Iwan Awaluddin Yusuf[1]

Pendahuluan

Kelahiran Undang-undang Pers No. 40/1999 dan Undang-undang Penyiaran No. 32/2002 telah membawa banyak perubahan bagi dinamisasi kehidupan media di tanah air, terutama berkaitan dengan kebebasan memperoleh dan menyebarluaskan informasi. Salah satu indikator dari adanya kebebasan tersebut yang paling nyata ditandai dengan peningkatan jumlah penerbitan media cetak. Berdasarkan data yang dihimpun Direktorat Pembinaan Pers (23 September 1999), jumlah penerbitan media cetak di Indonesia yang meliputi surat kabar, tabloid, majalah dan bulletin mencapai 1.687. Dibandingkan dengan tahun 1997 jumlah penerbitan yang ada hanya 289. Ini berarti hanya sekitar seperlima dari jumlah penerbitan yang ada pada tahun 1999. Demikian halnya dengan televisi dan radio, juga menunjukkan peningkatan jumlah yang signifikan, apalagi dengan munculnya televisi-televisi lokal dan radio komunitas yang marak di berbagai daerah.

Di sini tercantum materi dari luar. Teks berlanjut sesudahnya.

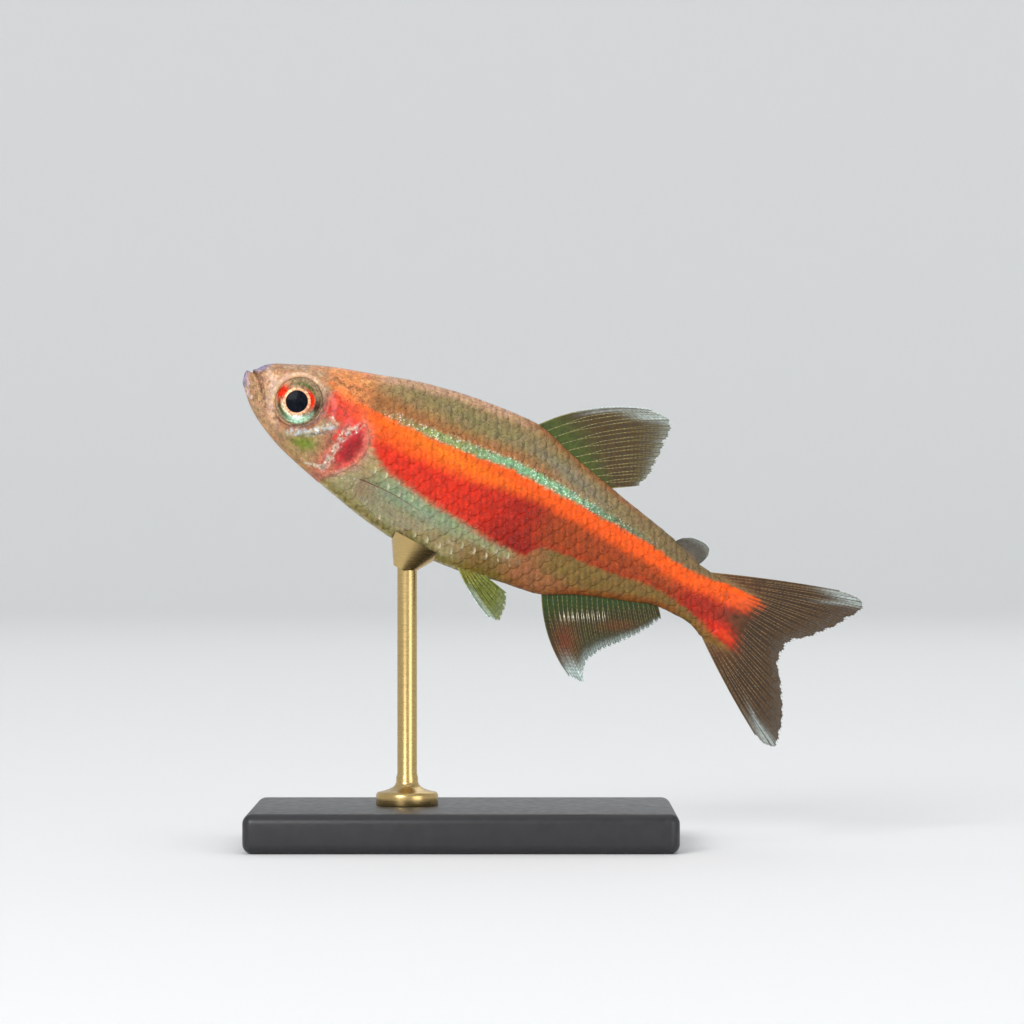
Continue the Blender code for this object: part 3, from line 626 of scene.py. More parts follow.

Berlakunya kedua UU di atas tidak hanya berimbas pada banyaknya media-media baru yang muncul, namun juga memberikan kebebasan bagi para pengelola media massa dalam melakukan aktivitas jurnalistiknya. Para pekerja media massa memiliki kebebasan dalam mencari (gathering), mengolah (writing/news editing) dan menyajikan (presenting) produk-produk media massa, baik berupa berita maupun hiburan.

Sayangnya, kondisi tersebut tidak selalu berekses positif. Kebebasan informasi tidak diikuti dengan peningkatan upaya profesional untuk memegang teguh kepercayaan masyarakat (audiens). Beberapa media yang muncul dalam semangat kebebasan tersebut justru hanya menampilkan informasi yang bias, banal, bombastis, cenderung terbatas pada taraf pengungkapkan konflik, dan yang penting ”asal laku dijual”, seperti pornografi, sensasi, kekerasan, dan skandal lewat munculnya media-media kriminal bergenre jurnalisme kuning.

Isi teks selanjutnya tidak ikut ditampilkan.